**Task brief**
Set down the whole listing verbatim.

**Data to use**
════════

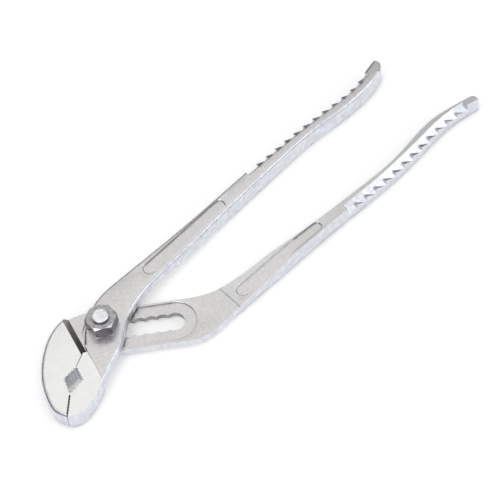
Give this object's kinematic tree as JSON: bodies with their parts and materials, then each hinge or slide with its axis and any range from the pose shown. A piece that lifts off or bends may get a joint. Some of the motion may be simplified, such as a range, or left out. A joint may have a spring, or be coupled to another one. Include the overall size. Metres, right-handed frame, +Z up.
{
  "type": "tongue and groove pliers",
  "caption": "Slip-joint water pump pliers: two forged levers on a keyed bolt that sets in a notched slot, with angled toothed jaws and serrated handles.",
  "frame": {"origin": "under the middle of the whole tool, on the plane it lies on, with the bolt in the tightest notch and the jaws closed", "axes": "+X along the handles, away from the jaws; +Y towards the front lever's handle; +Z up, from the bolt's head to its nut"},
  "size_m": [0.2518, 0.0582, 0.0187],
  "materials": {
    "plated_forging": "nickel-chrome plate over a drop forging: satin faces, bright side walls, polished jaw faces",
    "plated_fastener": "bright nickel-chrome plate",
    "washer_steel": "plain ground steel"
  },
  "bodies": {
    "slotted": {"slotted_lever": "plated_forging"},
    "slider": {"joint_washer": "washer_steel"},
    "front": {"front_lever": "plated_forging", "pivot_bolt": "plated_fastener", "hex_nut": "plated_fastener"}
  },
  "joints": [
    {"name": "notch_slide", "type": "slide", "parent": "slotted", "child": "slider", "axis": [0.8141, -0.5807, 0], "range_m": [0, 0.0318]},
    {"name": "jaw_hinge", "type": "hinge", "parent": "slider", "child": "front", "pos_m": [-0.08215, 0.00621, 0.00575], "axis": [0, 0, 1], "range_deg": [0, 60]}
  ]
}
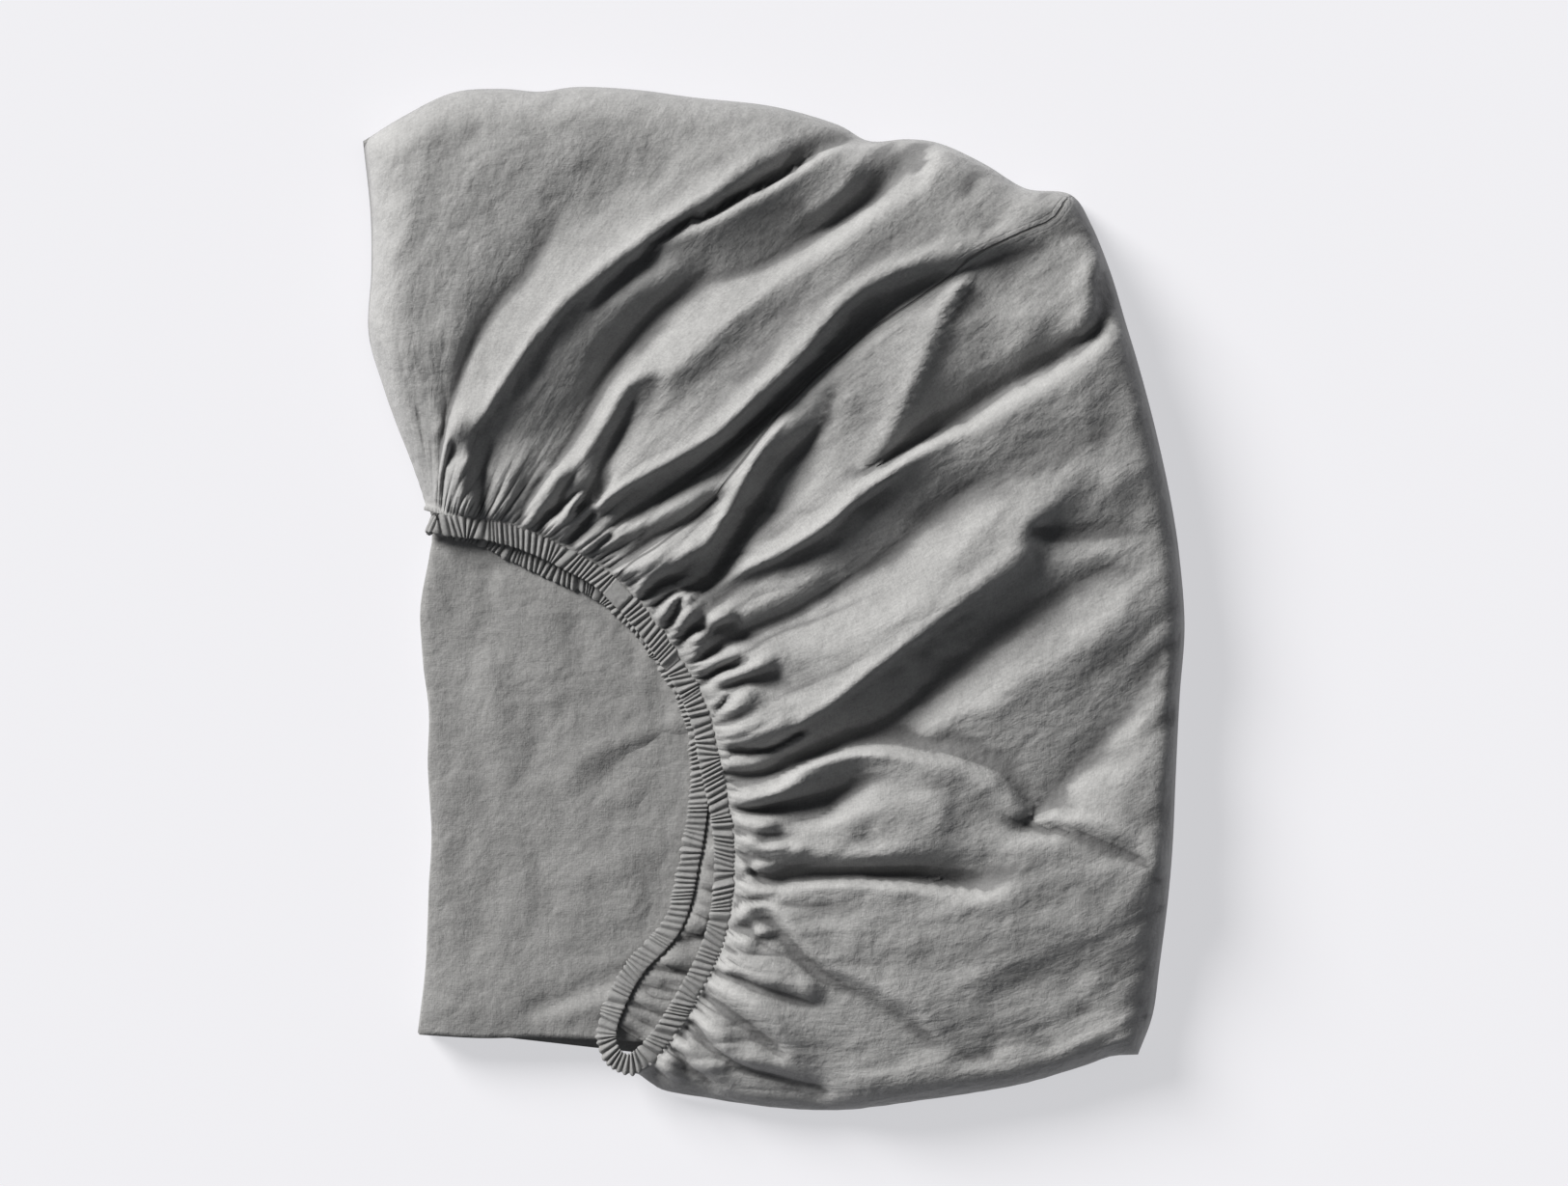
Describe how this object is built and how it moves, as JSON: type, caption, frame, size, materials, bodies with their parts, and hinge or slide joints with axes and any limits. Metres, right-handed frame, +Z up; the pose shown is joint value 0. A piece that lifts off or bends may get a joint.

════════

**Reply**
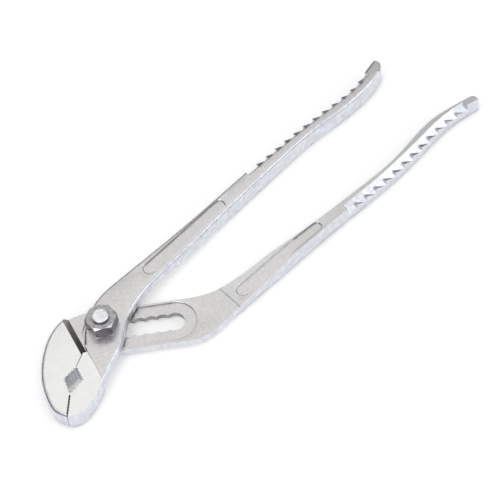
Give this object's kinematic tree as JSON: bodies with their parts and materials, then each hinge or slide with its axis and any range from the pose shown. A piece that lifts off or bends may get a joint. Some of the motion may be simplified, such as a range, or left out. A joint may have a spring, or be coupled to another one. Include the overall size. Metres, right-handed frame, +Z up.
{
  "type": "tongue and groove pliers",
  "caption": "Slip-joint water pump pliers: two forged levers on a keyed bolt that sets in a notched slot, with angled toothed jaws and serrated handles.",
  "frame": {"origin": "under the middle of the whole tool, on the plane it lies on, with the bolt in the tightest notch and the jaws closed", "axes": "+X along the handles, away from the jaws; +Y towards the front lever's handle; +Z up, from the bolt's head to its nut"},
  "size_m": [0.2518, 0.0582, 0.0187],
  "materials": {
    "plated_forging": "nickel-chrome plate over a drop forging: satin faces, bright side walls, polished jaw faces",
    "plated_fastener": "bright nickel-chrome plate",
    "washer_steel": "plain ground steel"
  },
  "bodies": {
    "slotted": {"slotted_lever": "plated_forging"},
    "slider": {"joint_washer": "washer_steel"},
    "front": {"front_lever": "plated_forging", "pivot_bolt": "plated_fastener", "hex_nut": "plated_fastener"}
  },
  "joints": [
    {"name": "notch_slide", "type": "slide", "parent": "slotted", "child": "slider", "axis": [0.8141, -0.5807, 0], "range_m": [0, 0.0318]},
    {"name": "jaw_hinge", "type": "hinge", "parent": "slider", "child": "front", "pos_m": [-0.08215, 0.00621, 0.00575], "axis": [0, 0, 1], "range_deg": [0, 60]}
  ]
}
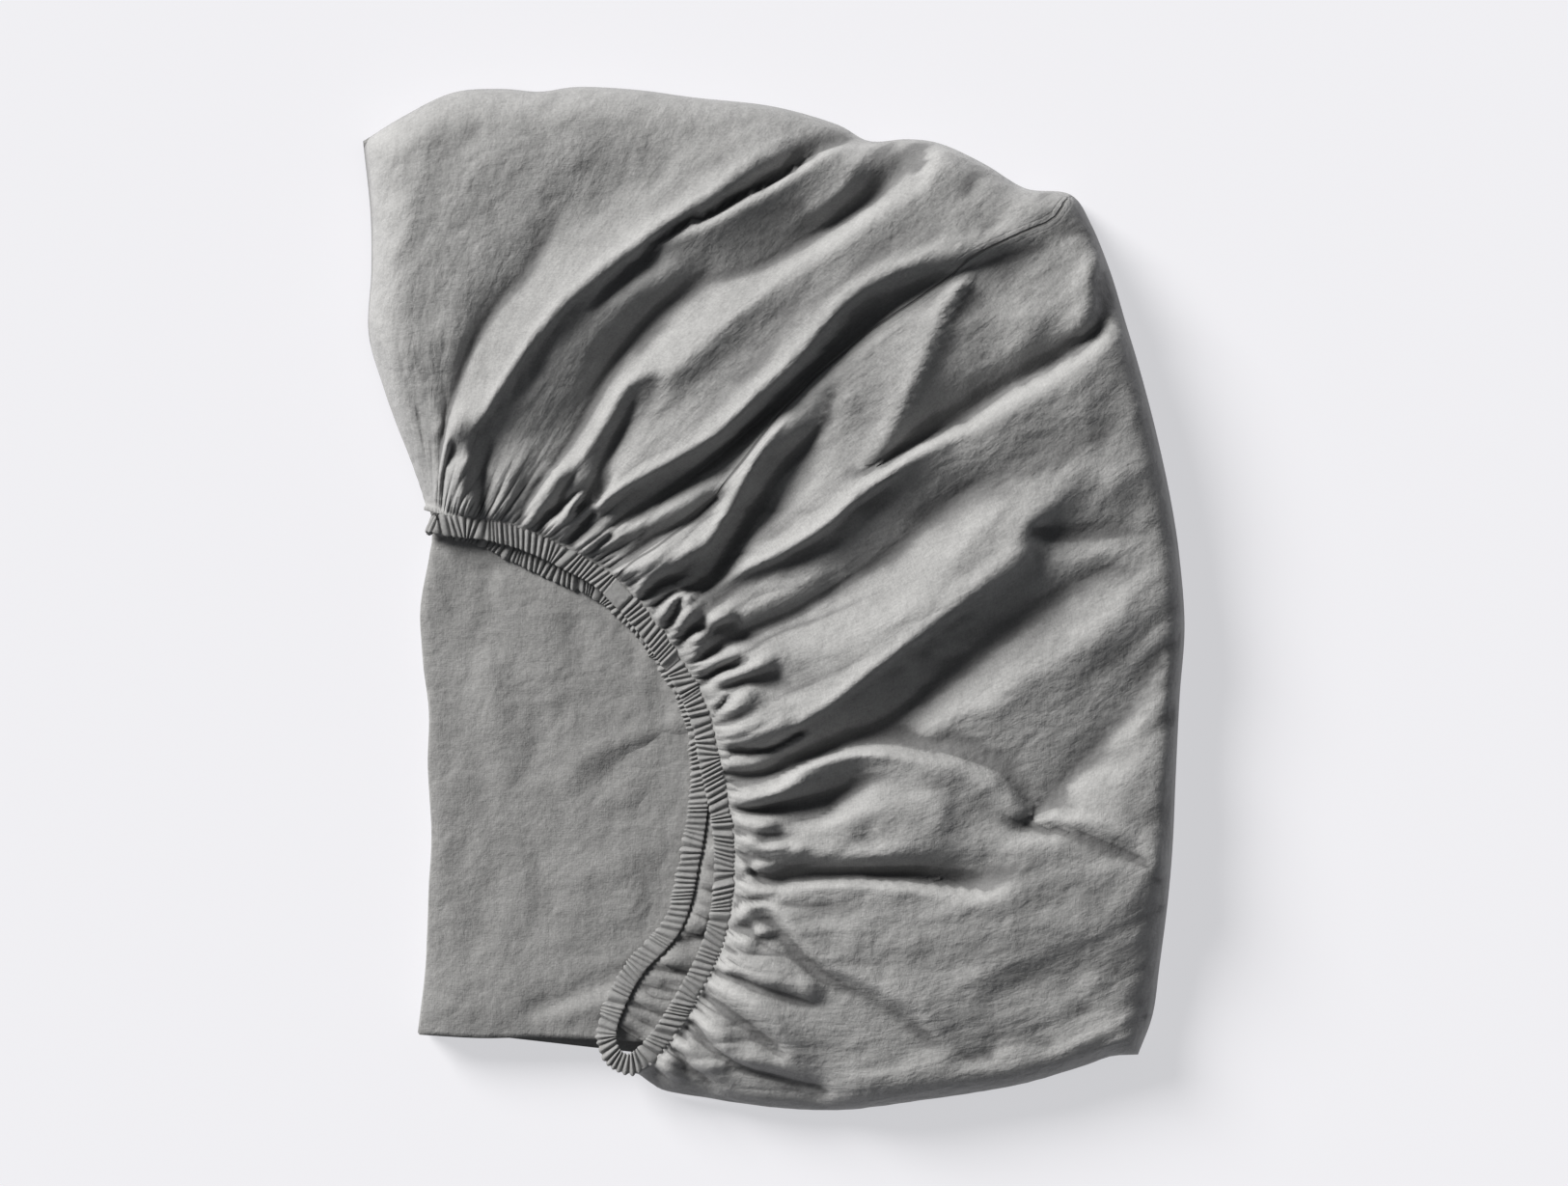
Describe how this object is built and how it moves, as JSON: type, caption, frame, size, materials, bodies with their parts, and hinge or slide joints with axes and any limits. Metres, right-handed frame, +Z up; the pose shown is joint value 0. A piece that lifts off or bends may get a joint.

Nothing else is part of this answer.